The question of relief is subject to some debate. Judge Gesell in Sutherland held that five months' delay was too long for a revocation hearing, and that it was too late to cure the error, 366 F. Supp. 270, 272, and that the warrant must be withdrawn. Judge Corcoran on the other hand held only that the petitioner was entitled to a prompt hearing.

It seems to me that sixty days after the filing of the parole violator's warrant by the Parole Board is a reasonable time for the Parole Board to conduct its revocation hearing and render a decision. In this case the parole violator's warrant was filed by the United States on April 10, 1973, and a reasonable time to complete a hearing and issue a decision would have expired by the 10th of June, 1973.

Although no one can say today what the Board would have decided in May of 1973, the United States should be estopped from denying that a prompt hearing would have resulted in concurrent sentence of the federal parole violator sentence and the North Carolina sentence.
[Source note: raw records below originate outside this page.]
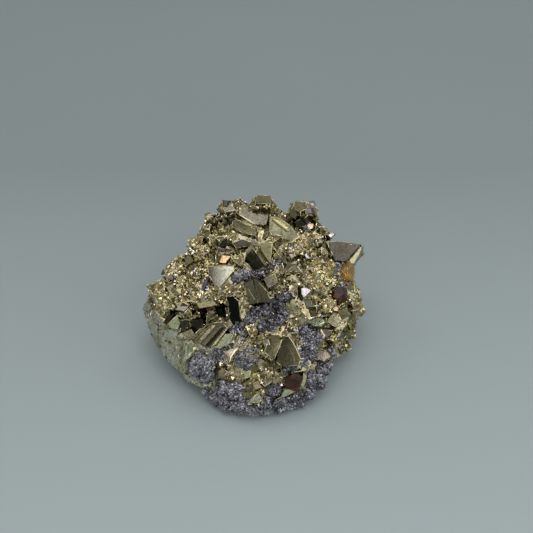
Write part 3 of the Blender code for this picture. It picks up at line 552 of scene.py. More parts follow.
def outline_gap(uv, corners):
    """Distance from each (u, v) to an outline, or zero inside it.

    A spot is inside when a line to its right crosses an odd number of edges.
    """
    start = np.asarray(corners, float)
    edge = np.roll(start, -1, axis=0) - start
    off = uv[:, None] - start
    share = np.clip((off * edge).sum(2) / (edge ** 2).sum(1), 0.0, 1.0)
    gap = np.linalg.norm(off - share[..., None] * edge, axis=2).min(axis=1)
    u, v = uv[:, :1], uv[:, 1:]
    spans = (start[:, 1] > v) != (start[:, 1] + edge[:, 1] > v)
    cross = start[:, 0] + edge[:, 0] * (v - start[:, 1]) / np.where(edge[:, 1] == 0.0, TINY, edge[:, 1])
    inside = (spans & (u < cross)).sum(axis=1) % 2 == 1
    return np.where(inside, 0.0, gap)


# ---------------------------------------------------------------- flat faces

# A face's bevel, its side's painted shade, its edge's and bevel's painted highlight, and how far apart the
# points of its outline lie.
EDGE = 0.20
SIDE_PAINTED_SHADE, EDGE_PAINTED_HIGHLIGHT, BEVEL_PAINTED_HIGHLIGHT = 0.75, 1.15, 1.35
OUTLINE_STEP = 0.9
# How alike two of the rock's normals must be, and where in an outline they are read.
PLANE_MATCH = 0.97
PLANE_RINGS = (0.0, 0.25, 0.5, 0.7)

# A growth stair: how far over its width and how high each spot of its profile lies, from the tread's foot
# over the lip to the drop.
STAIR_OVER = np.array((0.0, 0.84, 0.86, 0.95, 0.97))
STAIR_HIGH = (0.05, 0.55, 0.62, 0.60, 0.10)
# How many times the profile is repeated, its waver, and how far the stairs stand off the face and sink in.
STAIR_ROWS = 14
STAIR_WAVER = 0.05
STAIR_STAND, STAIR_SUNK = 0.12, 0.8


def broken_outline(rng, corners, spacing, shake):
    """The outline with points every `spacing` mm and each pushed sideways a little, corners kept."""
    points = []
    for start, end in zip(corners, np.roll(corners, -1, axis=0)):
        count = max(2, int(np.linalg.norm(end - start) / spacing))
        share = np.linspace(0.0, 1.0, count, endpoint=False)[:, None]
        run = start + (end - start) * share
        off = rng.normal(0.0, shake, (count, 1)) * (share > 0.0)
        side = unit(np.array((end[1] - start[1], start[0] - end[0])))
        points.append(run + off * side)
    return np.concatenate(points)


def blend(tone_and_painted_light, outline, share):
    """The tone at outline points drawn in to a share of their distance from the middle."""
    if isinstance(tone_and_painted_light, str):
        tone_and_painted_light = (tone_and_painted_light, 1.0)
    if len(tone_and_painted_light) == 2:
        return np.tile(np.array(TONES_AND_PAINTED_LIGHT[tone_and_painted_light[0]]) * tone_and_painted_light[1], (len(outline), 1))
    first, second, degrees = tone_and_painted_light
    way = np.array((math.cos(math.radians(degrees)), math.sin(math.radians(degrees))))
    place = (outline - outline.mean(axis=0)) @ way
    part = np.clip(0.5 + place * share / np.ptp(place), 0.0, 1.0)[:, None]
    return np.array(TONES_AND_PAINTED_LIGHT[first]) * (1.0 - part) + np.array(TONES_AND_PAINTED_LIGHT[second]) * part


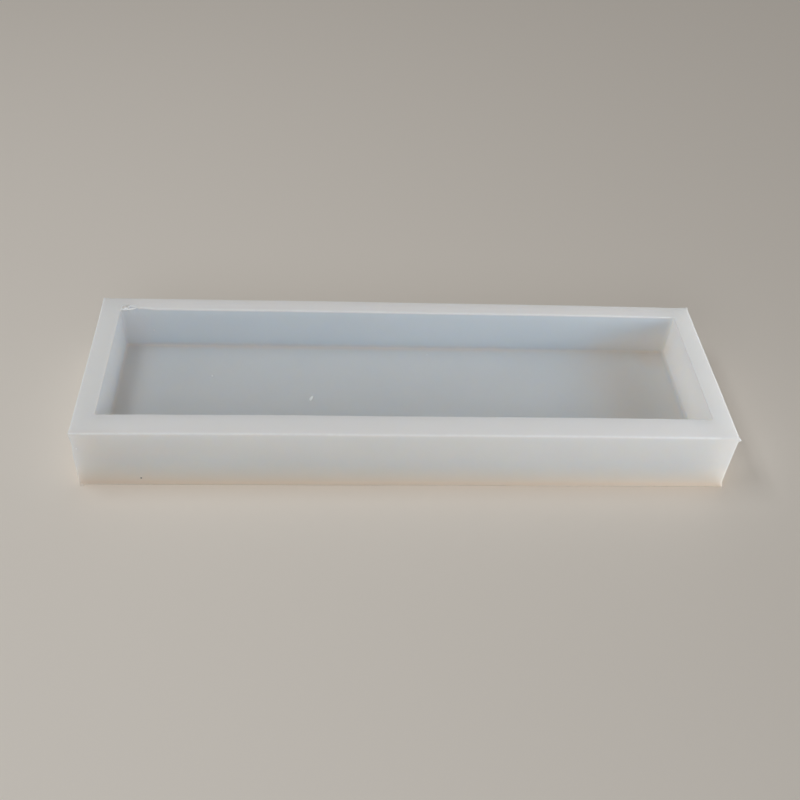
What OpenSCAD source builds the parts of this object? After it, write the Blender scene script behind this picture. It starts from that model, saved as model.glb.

It may be that the Board will decide at its August 1974 hearing that no revocation at all is proper, but that will be a decision for the Board to make.

It is therefore ordered, that the federal warrant and detainer be withdrawn and canceled unless petitioner is given a due process hearing on the question of the revocation of his federal parole within thirty days after the filing of this order, and that the Parole Board shall subtract from the potential 423 days left in the original sentence all of the days from June 10, 1973, until the decision of the Board on the revocation question has been communicated to Gaddy.

Defendants shall file a memorandum of compliance with this order by September 15, 1974.